Clearly, demand is growing for data center capacity as well as the energizing and cooling of these unique facilities. Perhaps, Ironwood and product management-driven incentive pricing models will make it possible for Google Cloud to simultaneously increase customer AI workload capacity within existing data center footprint, while simultaneously increasing operational efficiency through the aforementioned orchestration becoming, itself, AI-powered.

Turnkey and Automated Networking

Connecting these distributed resources and users requires robust networking. Cloud WAN simplifies complex corporate networks using Google’s reliable global backbone for diverse connectivity needs.

The introduction of Cross-Site Interconnect adds managed Layer 2 site-to-site capabilities, reducing reliance on multiple providers and legacy MPLS, potentially cutting TCO and improving reliability. If VPN equals Vexing Productivity Neutralizer, then Google – the company that brought a BeyondCorp approach to access – is moving the industry forward once again.

Specific network optimizations further enhance AI, particularly with the GKE Inference Gateway.
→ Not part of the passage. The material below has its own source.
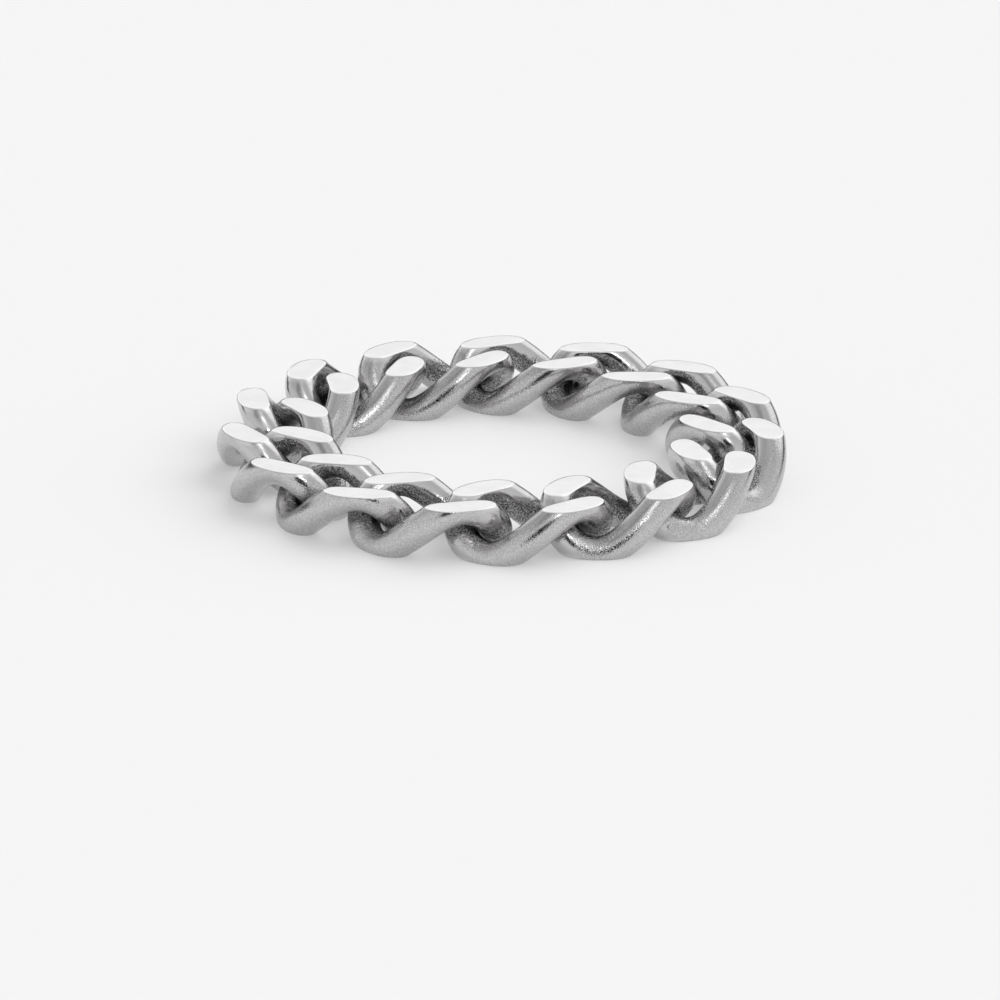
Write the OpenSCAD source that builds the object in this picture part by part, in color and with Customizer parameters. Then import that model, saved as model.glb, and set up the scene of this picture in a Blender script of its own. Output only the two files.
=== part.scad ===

This focus on simplification and optimizations of networking for customers makes AI serving faster, cheaper, and more secure via intelligent load balancing (KV Cache-aware), metric-based auto-scaling, multi-model density support and integrated AI security tools.

Effectively, Google Cloud is improving the end-user experience while also centralizing security management and removing more of the error-prone human elements that traditionally have contributed to deleterious impacts from fat fingering within manual processes.

AI Infrastructure that is Uniquely Google

Overall, Google Cloud presented a compelling, deeply-integrated vision for AI infrastructure, emphasizing performance, scale, efficiency and increasingly simplified management across compute, storage and networking. The presentations showcased a mature, comprehensive and rapidly evolving, vertically integrated AI platform that is designed not just to provide raw power, but to solve the practical challenges businesses face in deploying and managing AI effectively and efficiently at scale.